## TASK REQUIREMENTS
Up to and including the line that contains "obj.data.materials.append(INTERIOR)", write out each line of the material from its first line, exactly.

* BEGIN DATA EXTRACT *

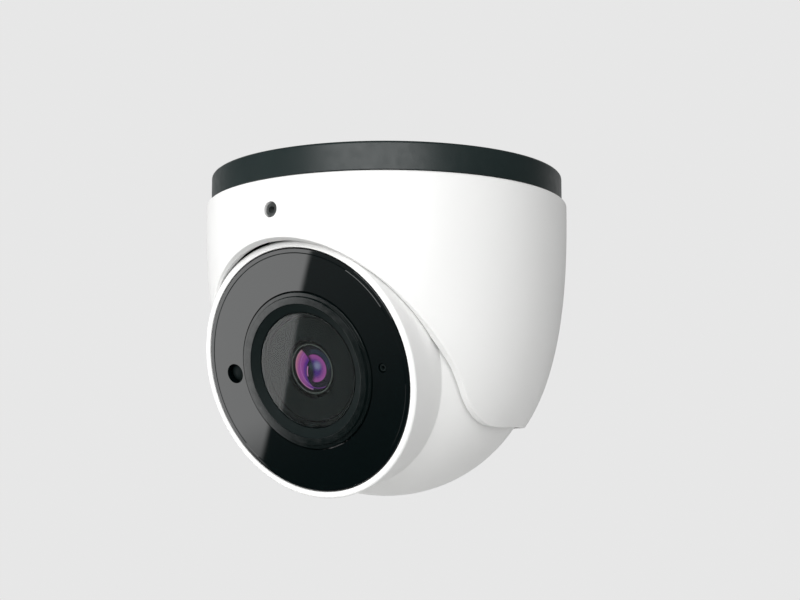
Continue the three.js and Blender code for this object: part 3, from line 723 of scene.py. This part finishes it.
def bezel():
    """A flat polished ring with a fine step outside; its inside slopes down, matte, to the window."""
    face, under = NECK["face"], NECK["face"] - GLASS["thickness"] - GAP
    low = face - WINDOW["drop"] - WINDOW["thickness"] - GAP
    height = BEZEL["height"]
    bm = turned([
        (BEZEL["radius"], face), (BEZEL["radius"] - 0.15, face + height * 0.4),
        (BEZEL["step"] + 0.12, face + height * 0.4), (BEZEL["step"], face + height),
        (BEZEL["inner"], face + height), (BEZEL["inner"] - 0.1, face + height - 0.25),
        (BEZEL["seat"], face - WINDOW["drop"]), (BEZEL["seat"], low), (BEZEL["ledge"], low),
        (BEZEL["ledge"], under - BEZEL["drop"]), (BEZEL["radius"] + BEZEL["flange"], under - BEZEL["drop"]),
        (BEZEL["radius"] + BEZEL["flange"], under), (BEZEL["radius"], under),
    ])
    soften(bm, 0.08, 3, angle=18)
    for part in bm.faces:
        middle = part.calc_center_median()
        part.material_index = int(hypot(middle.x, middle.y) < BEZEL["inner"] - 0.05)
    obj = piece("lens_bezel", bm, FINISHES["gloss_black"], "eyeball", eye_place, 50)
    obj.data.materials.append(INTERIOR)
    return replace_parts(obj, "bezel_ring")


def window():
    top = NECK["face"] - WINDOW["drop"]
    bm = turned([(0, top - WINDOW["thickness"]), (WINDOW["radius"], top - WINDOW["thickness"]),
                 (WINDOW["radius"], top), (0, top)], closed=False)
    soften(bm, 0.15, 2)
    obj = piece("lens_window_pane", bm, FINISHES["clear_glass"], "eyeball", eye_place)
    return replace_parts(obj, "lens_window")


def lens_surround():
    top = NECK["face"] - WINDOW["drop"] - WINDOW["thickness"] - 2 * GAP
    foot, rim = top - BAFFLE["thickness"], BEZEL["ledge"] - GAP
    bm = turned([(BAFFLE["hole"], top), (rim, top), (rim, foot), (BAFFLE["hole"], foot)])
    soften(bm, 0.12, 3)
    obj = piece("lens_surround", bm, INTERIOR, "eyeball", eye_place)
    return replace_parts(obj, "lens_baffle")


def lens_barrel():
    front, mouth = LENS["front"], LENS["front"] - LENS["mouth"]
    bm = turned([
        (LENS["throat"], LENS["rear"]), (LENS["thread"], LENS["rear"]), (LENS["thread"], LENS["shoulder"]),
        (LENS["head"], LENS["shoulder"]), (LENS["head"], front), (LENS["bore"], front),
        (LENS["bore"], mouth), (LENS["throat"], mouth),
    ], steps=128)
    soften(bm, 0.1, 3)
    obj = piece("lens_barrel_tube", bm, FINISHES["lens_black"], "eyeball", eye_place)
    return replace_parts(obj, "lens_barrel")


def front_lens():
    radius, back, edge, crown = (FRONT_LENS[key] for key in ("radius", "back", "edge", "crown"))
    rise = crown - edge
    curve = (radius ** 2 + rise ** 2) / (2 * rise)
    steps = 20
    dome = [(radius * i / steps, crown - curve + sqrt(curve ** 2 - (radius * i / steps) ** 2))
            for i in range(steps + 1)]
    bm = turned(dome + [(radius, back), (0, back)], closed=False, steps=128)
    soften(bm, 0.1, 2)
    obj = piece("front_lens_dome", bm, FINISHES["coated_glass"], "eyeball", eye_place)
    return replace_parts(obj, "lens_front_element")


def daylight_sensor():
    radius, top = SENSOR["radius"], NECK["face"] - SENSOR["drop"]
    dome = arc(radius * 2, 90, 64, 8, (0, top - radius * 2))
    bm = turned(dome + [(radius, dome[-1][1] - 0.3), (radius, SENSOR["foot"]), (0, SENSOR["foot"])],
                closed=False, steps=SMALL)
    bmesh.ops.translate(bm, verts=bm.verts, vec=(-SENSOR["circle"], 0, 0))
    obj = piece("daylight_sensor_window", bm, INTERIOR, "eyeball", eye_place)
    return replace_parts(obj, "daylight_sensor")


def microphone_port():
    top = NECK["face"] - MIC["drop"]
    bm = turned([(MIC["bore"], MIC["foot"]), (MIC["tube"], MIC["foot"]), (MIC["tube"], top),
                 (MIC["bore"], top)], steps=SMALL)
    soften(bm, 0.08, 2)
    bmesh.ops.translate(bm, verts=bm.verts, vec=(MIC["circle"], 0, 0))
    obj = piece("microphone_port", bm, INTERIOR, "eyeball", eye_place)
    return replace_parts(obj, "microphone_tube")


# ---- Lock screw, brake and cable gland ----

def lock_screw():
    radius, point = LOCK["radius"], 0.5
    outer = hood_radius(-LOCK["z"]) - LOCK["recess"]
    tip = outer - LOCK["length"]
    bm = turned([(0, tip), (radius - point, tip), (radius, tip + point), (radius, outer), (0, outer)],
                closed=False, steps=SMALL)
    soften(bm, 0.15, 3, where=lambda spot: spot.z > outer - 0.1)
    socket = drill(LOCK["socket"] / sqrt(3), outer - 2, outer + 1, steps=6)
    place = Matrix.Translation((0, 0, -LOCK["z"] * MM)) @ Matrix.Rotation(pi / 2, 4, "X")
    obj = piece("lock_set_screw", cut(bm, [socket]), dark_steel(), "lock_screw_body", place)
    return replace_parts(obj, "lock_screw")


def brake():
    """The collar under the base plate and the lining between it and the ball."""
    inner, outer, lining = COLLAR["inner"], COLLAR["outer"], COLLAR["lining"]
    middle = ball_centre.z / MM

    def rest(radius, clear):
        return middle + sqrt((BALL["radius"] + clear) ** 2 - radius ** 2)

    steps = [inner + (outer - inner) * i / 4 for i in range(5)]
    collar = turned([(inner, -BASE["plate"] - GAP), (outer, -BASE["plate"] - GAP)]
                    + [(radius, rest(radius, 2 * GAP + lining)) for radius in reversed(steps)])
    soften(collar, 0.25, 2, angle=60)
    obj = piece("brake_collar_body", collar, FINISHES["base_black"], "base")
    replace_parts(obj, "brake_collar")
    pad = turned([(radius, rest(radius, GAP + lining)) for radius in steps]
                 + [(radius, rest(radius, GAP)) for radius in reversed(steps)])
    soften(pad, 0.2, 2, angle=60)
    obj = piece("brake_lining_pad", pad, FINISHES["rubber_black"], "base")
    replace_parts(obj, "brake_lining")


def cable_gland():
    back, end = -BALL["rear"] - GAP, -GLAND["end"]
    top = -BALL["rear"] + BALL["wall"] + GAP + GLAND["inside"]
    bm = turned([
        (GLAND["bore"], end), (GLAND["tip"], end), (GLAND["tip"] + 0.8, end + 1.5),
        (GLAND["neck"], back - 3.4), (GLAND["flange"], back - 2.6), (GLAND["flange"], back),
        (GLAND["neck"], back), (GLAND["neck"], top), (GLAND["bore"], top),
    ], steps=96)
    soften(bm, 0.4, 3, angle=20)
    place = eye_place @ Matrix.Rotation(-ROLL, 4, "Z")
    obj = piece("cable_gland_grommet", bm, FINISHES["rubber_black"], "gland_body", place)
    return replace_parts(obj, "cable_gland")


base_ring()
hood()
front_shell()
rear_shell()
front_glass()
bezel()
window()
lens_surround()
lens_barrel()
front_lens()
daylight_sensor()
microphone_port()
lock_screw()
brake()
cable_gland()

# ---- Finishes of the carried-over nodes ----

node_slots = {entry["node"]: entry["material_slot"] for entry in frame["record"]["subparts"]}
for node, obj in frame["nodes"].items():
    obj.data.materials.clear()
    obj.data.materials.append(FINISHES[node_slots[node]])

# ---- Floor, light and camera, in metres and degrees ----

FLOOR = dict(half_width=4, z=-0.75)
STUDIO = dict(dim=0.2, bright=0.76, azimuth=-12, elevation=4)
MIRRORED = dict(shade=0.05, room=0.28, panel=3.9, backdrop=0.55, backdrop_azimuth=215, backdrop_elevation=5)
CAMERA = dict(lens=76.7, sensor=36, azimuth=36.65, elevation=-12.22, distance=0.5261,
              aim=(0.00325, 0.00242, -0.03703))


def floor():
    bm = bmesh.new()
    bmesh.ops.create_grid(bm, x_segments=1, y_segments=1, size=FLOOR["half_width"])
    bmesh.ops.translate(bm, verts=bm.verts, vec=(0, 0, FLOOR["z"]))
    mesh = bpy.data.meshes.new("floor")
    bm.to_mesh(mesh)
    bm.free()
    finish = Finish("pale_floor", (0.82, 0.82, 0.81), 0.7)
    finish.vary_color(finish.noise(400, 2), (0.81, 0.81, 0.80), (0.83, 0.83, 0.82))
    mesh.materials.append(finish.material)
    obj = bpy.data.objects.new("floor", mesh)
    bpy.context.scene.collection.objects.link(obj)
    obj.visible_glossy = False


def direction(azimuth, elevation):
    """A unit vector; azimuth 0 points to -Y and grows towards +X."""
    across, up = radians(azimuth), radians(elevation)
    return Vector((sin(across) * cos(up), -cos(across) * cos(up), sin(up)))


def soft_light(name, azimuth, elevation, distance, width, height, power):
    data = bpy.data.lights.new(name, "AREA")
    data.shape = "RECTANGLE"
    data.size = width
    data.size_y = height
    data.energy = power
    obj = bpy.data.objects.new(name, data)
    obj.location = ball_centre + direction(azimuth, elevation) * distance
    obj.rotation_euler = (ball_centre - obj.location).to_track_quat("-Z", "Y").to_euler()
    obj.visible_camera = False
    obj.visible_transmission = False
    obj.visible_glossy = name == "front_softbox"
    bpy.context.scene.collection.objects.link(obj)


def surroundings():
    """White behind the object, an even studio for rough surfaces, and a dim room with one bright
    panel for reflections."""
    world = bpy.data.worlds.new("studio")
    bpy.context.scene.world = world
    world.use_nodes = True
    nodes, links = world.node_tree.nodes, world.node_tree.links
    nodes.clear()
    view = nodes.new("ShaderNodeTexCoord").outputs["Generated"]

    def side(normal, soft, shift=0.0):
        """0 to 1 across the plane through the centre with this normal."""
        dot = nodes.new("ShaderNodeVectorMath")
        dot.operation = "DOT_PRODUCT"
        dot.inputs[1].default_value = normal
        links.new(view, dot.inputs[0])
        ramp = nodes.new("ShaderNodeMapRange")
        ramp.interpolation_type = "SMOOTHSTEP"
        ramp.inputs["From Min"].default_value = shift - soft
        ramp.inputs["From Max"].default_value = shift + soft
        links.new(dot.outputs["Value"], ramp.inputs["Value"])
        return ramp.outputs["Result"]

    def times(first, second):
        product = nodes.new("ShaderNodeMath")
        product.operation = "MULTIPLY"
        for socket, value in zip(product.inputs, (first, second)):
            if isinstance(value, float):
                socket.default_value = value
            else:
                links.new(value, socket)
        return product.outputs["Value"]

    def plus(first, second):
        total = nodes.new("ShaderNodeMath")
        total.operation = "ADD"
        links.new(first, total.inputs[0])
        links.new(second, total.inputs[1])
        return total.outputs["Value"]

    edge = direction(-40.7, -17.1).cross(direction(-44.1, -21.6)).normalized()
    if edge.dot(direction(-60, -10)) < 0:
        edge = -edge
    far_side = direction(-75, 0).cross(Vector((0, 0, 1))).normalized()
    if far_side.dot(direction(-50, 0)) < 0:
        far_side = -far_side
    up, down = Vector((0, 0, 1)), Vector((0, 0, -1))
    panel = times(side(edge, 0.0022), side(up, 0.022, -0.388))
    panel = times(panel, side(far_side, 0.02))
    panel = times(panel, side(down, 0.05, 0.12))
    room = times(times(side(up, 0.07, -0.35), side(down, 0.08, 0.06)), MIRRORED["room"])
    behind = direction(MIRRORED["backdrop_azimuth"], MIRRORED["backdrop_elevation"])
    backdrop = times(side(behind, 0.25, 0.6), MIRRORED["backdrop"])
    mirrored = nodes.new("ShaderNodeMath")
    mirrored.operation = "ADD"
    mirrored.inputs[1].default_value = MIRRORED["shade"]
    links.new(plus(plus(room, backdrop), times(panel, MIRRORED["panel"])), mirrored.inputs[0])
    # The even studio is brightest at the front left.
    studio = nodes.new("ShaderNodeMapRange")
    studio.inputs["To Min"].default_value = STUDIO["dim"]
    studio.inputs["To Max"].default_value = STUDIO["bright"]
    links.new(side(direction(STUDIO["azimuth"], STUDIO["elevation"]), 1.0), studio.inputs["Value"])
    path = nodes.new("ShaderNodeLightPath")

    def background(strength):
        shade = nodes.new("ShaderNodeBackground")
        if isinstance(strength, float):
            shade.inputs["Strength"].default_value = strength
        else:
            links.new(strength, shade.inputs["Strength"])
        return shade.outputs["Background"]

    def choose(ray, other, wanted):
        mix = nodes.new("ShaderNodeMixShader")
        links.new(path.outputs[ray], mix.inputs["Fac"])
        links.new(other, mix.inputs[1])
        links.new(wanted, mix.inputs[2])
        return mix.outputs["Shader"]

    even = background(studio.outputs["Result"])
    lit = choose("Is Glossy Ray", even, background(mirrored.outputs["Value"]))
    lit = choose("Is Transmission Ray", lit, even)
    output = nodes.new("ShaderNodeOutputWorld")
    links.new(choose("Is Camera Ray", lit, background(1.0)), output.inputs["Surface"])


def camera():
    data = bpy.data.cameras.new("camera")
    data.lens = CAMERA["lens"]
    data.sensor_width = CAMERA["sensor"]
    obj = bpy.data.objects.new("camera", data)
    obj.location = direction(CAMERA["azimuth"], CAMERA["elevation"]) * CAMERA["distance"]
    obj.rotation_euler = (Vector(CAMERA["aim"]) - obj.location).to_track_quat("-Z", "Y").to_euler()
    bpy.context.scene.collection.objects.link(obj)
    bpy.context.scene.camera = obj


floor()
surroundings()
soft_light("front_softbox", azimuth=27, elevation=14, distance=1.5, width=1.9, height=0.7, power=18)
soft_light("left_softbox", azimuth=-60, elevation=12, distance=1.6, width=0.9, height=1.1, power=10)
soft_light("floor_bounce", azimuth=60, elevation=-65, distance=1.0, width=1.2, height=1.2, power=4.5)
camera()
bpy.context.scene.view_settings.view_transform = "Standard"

* END DATA EXTRACT *

## EXERCISE ANSWER
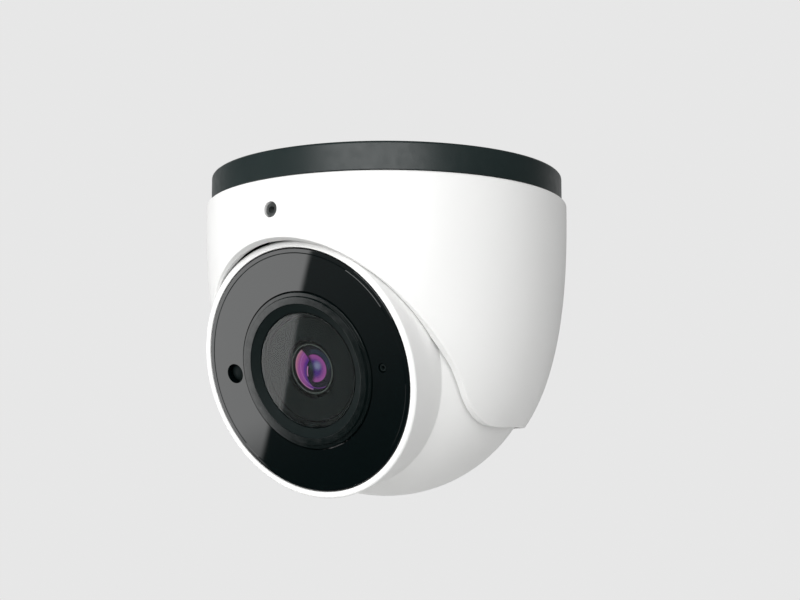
Continue the three.js and Blender code for this object: part 3, from line 723 of scene.py. This part finishes it.
def bezel():
    """A flat polished ring with a fine step outside; its inside slopes down, matte, to the window."""
    face, under = NECK["face"], NECK["face"] - GLASS["thickness"] - GAP
    low = face - WINDOW["drop"] - WINDOW["thickness"] - GAP
    height = BEZEL["height"]
    bm = turned([
        (BEZEL["radius"], face), (BEZEL["radius"] - 0.15, face + height * 0.4),
        (BEZEL["step"] + 0.12, face + height * 0.4), (BEZEL["step"], face + height),
        (BEZEL["inner"], face + height), (BEZEL["inner"] - 0.1, face + height - 0.25),
        (BEZEL["seat"], face - WINDOW["drop"]), (BEZEL["seat"], low), (BEZEL["ledge"], low),
        (BEZEL["ledge"], under - BEZEL["drop"]), (BEZEL["radius"] + BEZEL["flange"], under - BEZEL["drop"]),
        (BEZEL["radius"] + BEZEL["flange"], under), (BEZEL["radius"], under),
    ])
    soften(bm, 0.08, 3, angle=18)
    for part in bm.faces:
        middle = part.calc_center_median()
        part.material_index = int(hypot(middle.x, middle.y) < BEZEL["inner"] - 0.05)
    obj = piece("lens_bezel", bm, FINISHES["gloss_black"], "eyeball", eye_place, 50)
    obj.data.materials.append(INTERIOR)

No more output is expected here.